Non è un caso che, 1791, ricordando Rousseau, disse: "O Rousseau, io ti vidi nei tuoi ultimi giorni [...] ho contemplato il tuo viso augusto [...] da quel momento ho compreso pienamente le pene di una nobile vita che si sacrifica al culto della verità, e queste non mi hanno spaventato. La coscienza di aver voluto il bene dei propri simili è il premio dell'uomo virtuoso [...] come te, io conquisterò quei beni, a prezzo di una vita laboriosa, a prezzo anche di una morte prematura".

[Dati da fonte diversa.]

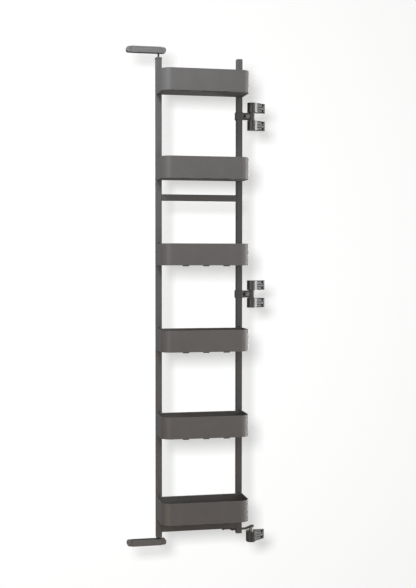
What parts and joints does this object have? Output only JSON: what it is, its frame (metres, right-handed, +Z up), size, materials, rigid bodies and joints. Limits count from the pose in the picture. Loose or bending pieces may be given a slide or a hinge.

Non è un caso che il reazionario per eccelenza, Napoleone Bonaparte, solo due anni dopo iniziò il suo percorso verso l'impero, provocando la morte di qualche milione di francesi solo per ambizioni personali.
Non è un caso che Napoleone Bonaparte, il 10 maggio 1802, ripristinò la schiavitù nelle colonie che erano state abolite, per volontà di Robespierre, il 4 febbraio 1794, cinque mesi prima della sua morte. Che anche questo abbia influenzato la congiura di palazzo contro di lui?
Non è un caso che successivamente ci fu la rivoluzione bolscevica, figlia degenere dell'illuminismo, che provocò decine di milioni di morti solo per ragioni personali dei propri capi.
Non è un caso che seguirono regimi autoritari, nel XX secolo, in tutto il mondo, che fecero vittime tra la popolazione per difendere il proprio potere personale e che diedero origine a quella cultura razzista, vergognosa e disumana che, ancora ci assilla.
Forse, se Robespierre non fosse stato eliminato e avesse realizzato una vera democrrazia, quella in cui credeva, non avremmo docuto ricordare quei drammi e forse non vedremmo, oggi, persone annegare nel mediterraneo solo per per odio contro l'umanità.
Quando si parla di Terrore, il riferimento è sempre Robespoerre, gli altri sono tutti brave persone.